[BEGIN]

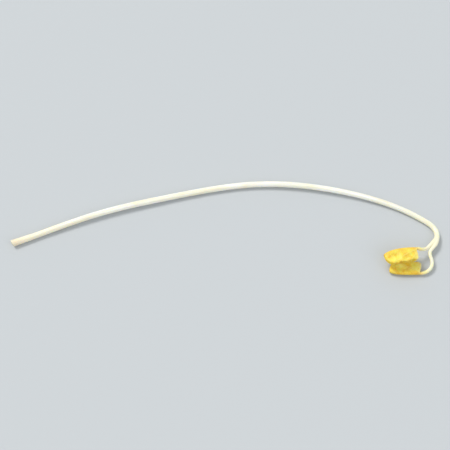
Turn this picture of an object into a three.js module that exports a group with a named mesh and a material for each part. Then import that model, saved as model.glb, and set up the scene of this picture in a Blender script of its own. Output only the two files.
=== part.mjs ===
// A cut buckwheat sprout lying on a flat surface: one white stem and two yellow seed leaves on thin stalks.
// Millimetres, +Z up. The stem runs from its cut end at -X to the leaves at +X and arches towards +Y.
// The origin is under the middle of the sprout, on the surface that it lies on.
import * as THREE from "three";

// ---- Driving dimensions: lengths in millimetres, angles in degrees ----

const STEM = {
  archLength: 107, // from the cut to where the hook starts
  hookLength: 6.5,
  cutHeading: 20, // direction of the cut end in plan, from +X towards +Y
  archTurn: -55,
  archGrowth: 2.1, // over 1 the arch bends more towards the leaves
  sway: 1.8, // the slight waver of the arch
  swaySpacing: 41,
  hookTurn: -98,
  hookLead: 0.3, // the hook's turn starts early, by this share of the hook's length
  cutRadius: 0.86,
  middleRadius: 0.76,
  neckRadius: 0.66,
  neckFrom: 0.5, // share of the arch where the stem starts to thin to its neck
  flareLength: 7, // the thicker stretch at the cut
  cutSlant: 16, // the cut is a little oblique
  forkWidth: 0.9, // half width of the top, where both stalks leave
  forkLength: 2.6,
  lift: 0.35, // how far the stem stands off the surface between its resting points
  liftSpacing: 53.5,
  hookRise: 0.9,
};

const STALK = {
  radius: 0.42,
  spacing: 0.47, // from the stem's axis to each stalk's axis, at the fork
  forkGap: 0.06, // between the stem's end and the stalk's base
  rollFrom: 0.2, // share of the stalk, from the fork, before it starts to roll over
};

const BLADE = {
  halfThickness: 0.16,
  midribHeight: 0.2, // extra half thickness along the midrib, at the stalk
  midribWidth: 0.45,
  squareness: 3, // over 2 the outline is blunter than an ellipse
  fullness: 1.2, // over 1 it is widest past the middle of the blade
  foldRadius: 0.42,
  foldStart: -1.2, // where the fold starts to close, along from the top of the stalk
  flatStart: -0.6, // where the round stalk starts to turn flat
  flatEnd: 0.15,
  tipRounding: 0.5, // how far the outline stays behind the end of the midrib
  tipCurl: 0.5, // how far the very end of the midrib curls in
  tipCurlPower: 8, // the higher, the nearer to the tip the curl starts
  lobeEnd: 0.5, // share of the blade where the lobes end and the tip's rounding starts
  stalkFade: 0.8, // share of the stalk's width that the blade has lost by stalkFadeEnd
  stalkFadeEnd: 0.6,
  edgeSquareness: 4, // over 2 the blade stays thick nearer to its margin
};

// turns: the bends of the stalk and blade in plan, between distances from the fork.
// roll: turns the fold's opening from upwards, at 0, to the left of the leaf, at 90.
// twist: the further roll from the start of the blade to its tip.
// folds: the slope of the left and right half against an open leaf, where 90 is shut.
// flare: how much the halves bend inwards, in degrees per millimetre of width.
// lobe: how far the outline runs back beside the stalk.
// cup: how far the blade's tip bends to the open side of the fold.
// ripple: the height of the margin's waves, with rippleCount of them along the blade.
const LEAVES = {
  upper_seed_leaf: {
    side: -1,
    stalkLength: 4,
    bladeLength: 8,
    halfWidth: 3.7,
    turns: [
      { from: 0.2, to: 4, by: -50 },
      { from: 4, to: 11, by: 8 },
    ],
    bladeHeight: 3.75,
    tipHeight: 3.7,
    roll: 95,
    twist: 8,
    folds: { left: 84, right: 74 },
    flare: -1,
    lobe: 4,
    cup: 0.8,
    ripple: 0.32,
    rippleCount: 1.7,
  },
  lower_seed_leaf: {
    side: 1,
    stalkLength: 8.2,
    bladeLength: 7.2,
    halfWidth: 3.3,
    turns: [
      { from: 0, to: 2.6, by: 66 },
      { from: 1.8, to: 8.4, by: -108 },
      { from: 8, to: 15, by: 4 },
    ],
    bladeHeight: 0.78,
    tipHeight: 0.8,
    roll: -84,
    twist: -4,
    folds: { left: 82, right: 84 },
    flare: -1,
    lobe: 3.8,
    cup: 0.8,
    ripple: 0.2,
    rippleCount: 1.4,
  },
};

// Facets
const STEM_SIDES = 14;
const ARCH_RINGS = 84;
const HOOK_RINGS = 18;
const LEAF_SIDES = 40;
const STALK_RING_SPACING = 0.45;
const BLADE_RINGS = 26;
const WALK_STEP = 0.1;

const STEM_LENGTH = STEM.archLength + STEM.hookLength;
const { clamp, degToRad: rad, lerp: mix, smoothstep: ease } = THREE.MathUtils;

// ---- Spines: the lines that the pieces are grown along ----

// heading(s) is the direction in plan and height(s) the distance above the surface, s millimetres along.
// Gives a function of s: the place there, and the directions along the piece, to its right and up from it.
function spine(start, length, heading, height) {
  const count = Math.ceil(length / WALK_STEP);
  const step = length / count;
  const plan = [start];
  for (let i = 0; i < count; i++) {
    const angle = rad(heading((i + 0.5) * step));
    const stride = new THREE.Vector2(Math.cos(angle), Math.sin(angle)).multiplyScalar(step);
    plan.push(stride.add(plan[i]));
  }
  return (s) => {
    const i = Math.min(Math.floor(s / step), count - 1);
    const at = plan[i].clone().lerp(plan[i + 1], s / step - i);
    const angle = rad(heading(s));
    const slope = (height(s + step) - height(s - step)) / (2 * step);
    const along = new THREE.Vector3(Math.cos(angle), Math.sin(angle), slope).normalize();
    const right = new THREE.Vector3(Math.sin(angle), -Math.cos(angle), 0);
    const up = right.clone().cross(along);
    return { at: new THREE.Vector3(at.x, at.y, height(s)), along, right, up };
  };
}

// A closed bar whose rings are placed by place(ring, right, up): ring counts from 0 along the bar, and right
// and up are the vertex's place in a round section of radius 1.
function bar(sides, rings, place) {
  const geometry = new THREE.CylinderGeometry(1, 1, 1, sides, rings);
  const vertices = geometry.getAttribute("position");
  for (let i = 0; i < vertices.count; i++) {
    const ring = (vertices.getY(i) + 0.5) * rings;
    const { x, y, z } = place(ring, vertices.getX(i), vertices.getZ(i));
    vertices.setXYZ(i, x, y, z);
  }
  geometry.computeVertexNormals();
  return geometry;
}

// ---- Stem ----

function stemRadius(s) {
  const flare = 1 - ease(s, 0, STEM.flareLength);
  const neck = ease(s, STEM.archLength * STEM.neckFrom, STEM_LENGTH);
  return mix(STEM.middleRadius, STEM.neckRadius, neck) + (STEM.cutRadius - STEM.middleRadius) * flare;
}

function stemHeading(s) {
  const arch = Math.min(s / STEM.archLength, 1) ** STEM.archGrowth;
  const hook = ease(s, STEM.archLength - STEM.hookLength * STEM.hookLead, STEM_LENGTH);
  const sway = STEM.sway * Math.sin((2 * Math.PI * s) / STEM.swaySpacing);
  return STEM.cutHeading + STEM.archTurn * arch + sway * (1 - hook) + STEM.hookTurn * hook;
}

function stemHeight(s) {
  const waves = Math.sin((Math.PI * s) / STEM.liftSpacing) ** 2;
  const rise = ease(s, STEM.archLength, STEM_LENGTH);
  return stemRadius(s) + STEM.lift * waves * (1 - rise) + STEM.hookRise * rise;
}

const stemSpine = spine(new THREE.Vector2(0, 0), STEM_LENGTH, stemHeading, stemHeight);

function stem() {
  const slant = Math.tan(rad(STEM.cutSlant));
  return bar(STEM_SIDES, ARCH_RINGS + HOOK_RINGS, (ring, right, up) => {
    const arch = STEM.archLength * (Math.min(ring, ARCH_RINGS) / ARCH_RINGS);
    const hook = STEM.hookLength * (Math.max(ring - ARCH_RINGS, 0) / HOOK_RINGS);
    const s = arch + hook;
    const spot = stemSpine(s);
    const radius = stemRadius(s);
    const halfWidth = mix(radius, STEM.forkWidth, ease(s, STEM_LENGTH - STEM.forkLength, STEM_LENGTH));
    const cut = (1 - ease(s, 0, STEM.cutRadius * 2)) * slant * halfWidth * right;
    return spot.at
      .addScaledVector(spot.right, halfWidth * right)
      .addScaledVector(spot.up, radius * up)
      .addScaledVector(spot.along, cut);
  });
}

// ---- Seed leaves: a round stalk that widens into a folded blade, in one piece ----

function leafSpine(leaf) {
  const length = leaf.stalkLength + leaf.bladeLength;
  const end = stemSpine(STEM_LENGTH);
  const base = end.at
    .clone()
    .addScaledVector(end.along, STALK.forkGap)
    .addScaledVector(end.right, -leaf.side * STALK.spacing);
  const bend = (s) => leaf.turns.reduce((sum, turn) => sum + turn.by * ease(s, turn.from, turn.to), 0);
  const heading = (s) => stemHeading(STEM_LENGTH) + bend(s);
  const stalkRise = (s) => (leaf.bladeHeight - base.z) * ease(s, 0, leaf.stalkLength);
  const bladeRise = (s) => (leaf.tipHeight - leaf.bladeHeight) * ease(s, leaf.stalkLength, length);
  const height = (s) => base.z + stalkRise(s) + bladeRise(s);
  return spine(new THREE.Vector2(base.x, base.y), length, heading, height);
}

// The section of one half of a blade: a round fold at the midrib, then a flank that leaves at the fold's
// slope and bends on by bend degrees per millimetre. Gives the place and slope, across millimetres from the
// midrib.
function foldedLine(across, fold, bend) {
  const round = Math.min(across / BLADE.foldRadius, rad(fold));
  const flank = across - BLADE.foldRadius * round;
  const angle = round + rad(bend) * flank;
  const middle = (round + angle) / 2;
  return {
    out: BLADE.foldRadius * Math.sin(round) + flank * Math.cos(middle),
    rise: BLADE.foldRadius * (1 - Math.cos(round)) + flank * Math.sin(middle),
    angle,
  };
}

function seedLeaf(leaf) {
  const line = leafSpine(leaf);
  const stalkRings = Math.round(leaf.stalkLength / STALK_RING_SPACING);
  return bar(LEAF_SIDES, stalkRings + BLADE_RINGS, (ring, right, up) => {
    // share runs from 0 to 1 along the blade, and past is the distance along from the top of the stalk
    const share = (1 - Math.cos((Math.PI * Math.max(ring - stalkRings, 0)) / BLADE_RINGS)) / 2;
    const past = share * leaf.bladeLength - leaf.stalkLength * Math.max(1 - ring / stalkRings, 0);
    const fuller = Math.abs(2 * share ** BLADE.fullness - 1);
    const outline = leaf.halfWidth * Math.sqrt(1 - fuller ** BLADE.squareness);
    const core = STALK.radius * (1 - BLADE.stalkFade * ease(share, 0, BLADE.stalkFadeEnd));
    const halfWidth = Math.hypot(outline, core);
    const flat = ease(past, BLADE.flatStart, BLADE.flatEnd);

    // The vertices are spaced evenly round the stalk, and evenly across the blade
    const around = Math.hypot(right, up);
    const turned = Math.acos(clamp(right / Math.max(around, 1e-9), -1, 1));
    const across = mix(right, around * (1 - (2 * turned) / Math.PI), flat);
    const width = halfWidth * across;
    const inside = Math.max(around ** BLADE.edgeSquareness - across ** BLADE.edgeSquareness, 0);
    const edge = Math.sign(up) * Math.sqrt(inside);
    const rib = BLADE.midribHeight * Math.exp(-((width / BLADE.midribWidth) ** 2)) * (1 - share);
    const depth = mix(STALK.radius * up, edge * (BLADE.halfThickness + rib), flat);

    const side = width < 0 ? -1 : 1;
    const closing = ease(past, BLADE.foldStart, 0);
    const fold = closing * (width < 0 ? leaf.folds.left : leaf.folds.right);
    const { out, rise, angle } = foldedLine(Math.abs(width), fold, closing * leaf.flare);
    const reach = (width / leaf.halfWidth) ** 2;
    const wave = Math.sin(2 * Math.PI * leaf.rippleCount * share + side);
    const lift = depth + leaf.ripple * reach * wave;
    const lobe = leaf.lobe * flat * (1 - ease(share, 0, BLADE.lobeEnd));
    const sweep = -BLADE.tipRounding * ease(share, BLADE.lobeEnd, 1) - lobe;
    const inturn = leaf.cup * share ** 2 + BLADE.tipCurl * share ** BLADE.tipCurlPower;

    const spot = line(leaf.stalkLength + past);
    const rolled = ease(past, (STALK.rollFrom - 1) * leaf.stalkLength, 0);
    const roll = rad(leaf.roll * rolled + leaf.twist * share);
    const sideways = spot.right.applyAxisAngle(spot.along, -roll);
    const inwards = spot.up.applyAxisAngle(spot.along, -roll);
    return spot.at
      .addScaledVector(sideways, side * (out - lift * Math.sin(angle)))
      .addScaledVector(inwards, rise + inturn + lift * Math.cos(angle))
      .addScaledVector(spot.along, sweep * reach);
  });
}

// ---- The sprout ----

const stemTissue = new THREE.MeshStandardMaterial({ color: 0xf6f2e4, roughness: 0.4, metalness: 0 });
const leafTissue = new THREE.MeshStandardMaterial({ color: 0xf3d13c, roughness: 0.45, metalness: 0 });

function piece(name, geometry, material) {
  const mesh = new THREE.Mesh(geometry, material);
  mesh.name = name;
  return mesh;
}

const sprout = new THREE.Group();
sprout.add(piece("stem", stem(), stemTissue));
for (const [name, leaf] of Object.entries(LEAVES)) {
  sprout.add(piece(name, seedLeaf(leaf), leafTissue));
}

// The origin goes under the middle of the sprout, at the lowest point.
const box = new THREE.Box3().setFromObject(sprout);
const middle = box.getCenter(new THREE.Vector3());
sprout.position.set(-middle.x, -middle.y, -box.min.z);

export default sprout;
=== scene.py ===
"""A cut buckwheat sprout lying on a pale floor: a white stem and two yellow seed leaves on thin stalks."""
import math

import bmesh
import bpy
from mathutils import Matrix, Vector, noise


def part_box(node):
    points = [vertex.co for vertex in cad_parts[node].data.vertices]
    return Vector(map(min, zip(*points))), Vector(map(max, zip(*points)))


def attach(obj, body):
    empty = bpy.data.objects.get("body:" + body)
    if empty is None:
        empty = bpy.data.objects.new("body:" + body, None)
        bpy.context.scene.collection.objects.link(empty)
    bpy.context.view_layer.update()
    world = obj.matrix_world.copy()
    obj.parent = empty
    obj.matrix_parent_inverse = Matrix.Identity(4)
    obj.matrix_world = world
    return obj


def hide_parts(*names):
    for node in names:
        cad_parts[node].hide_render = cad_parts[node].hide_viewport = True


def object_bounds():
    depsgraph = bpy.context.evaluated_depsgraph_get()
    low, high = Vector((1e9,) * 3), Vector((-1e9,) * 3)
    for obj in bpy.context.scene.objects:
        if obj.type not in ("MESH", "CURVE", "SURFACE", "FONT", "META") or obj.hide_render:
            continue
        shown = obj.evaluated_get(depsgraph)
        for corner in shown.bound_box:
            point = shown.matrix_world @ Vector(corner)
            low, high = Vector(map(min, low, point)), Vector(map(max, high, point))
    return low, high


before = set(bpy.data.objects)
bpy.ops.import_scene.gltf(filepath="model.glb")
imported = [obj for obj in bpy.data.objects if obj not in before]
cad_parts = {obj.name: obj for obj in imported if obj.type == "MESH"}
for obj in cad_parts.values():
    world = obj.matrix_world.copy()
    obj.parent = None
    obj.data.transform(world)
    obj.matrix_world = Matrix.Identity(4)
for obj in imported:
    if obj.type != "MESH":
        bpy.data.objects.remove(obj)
cad_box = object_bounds()

# ---- Driving dimensions: lengths in millimetres, angles in degrees, as the frame has them ----

MM = 0.001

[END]

### WORK INSTRUCTIONS
Transcribe each line of the data above, unaltered, from the one where "const sprout = new THREE.Group();" appears to the one where "zip(*points))), Vector(map(max, zip(*points)))" appears, inclusive of both.

### ANSWER IN FULL
const sprout = new THREE.Group();
sprout.add(piece("stem", stem(), stemTissue));
for (const [name, leaf] of Object.entries(LEAVES)) {
  sprout.add(piece(name, seedLeaf(leaf), leafTissue));
}

// The origin goes under the middle of the sprout, at the lowest point.
const box = new THREE.Box3().setFromObject(sprout);
const middle = box.getCenter(new THREE.Vector3());
sprout.position.set(-middle.x, -middle.y, -box.min.z);

export default sprout;
=== scene.py ===
"""A cut buckwheat sprout lying on a pale floor: a white stem and two yellow seed leaves on thin stalks."""
import math

import bmesh
import bpy
from mathutils import Matrix, Vector, noise


def part_box(node):
    points = [vertex.co for vertex in cad_parts[node].data.vertices]
    return Vector(map(min, zip(*points))), Vector(map(max, zip(*points)))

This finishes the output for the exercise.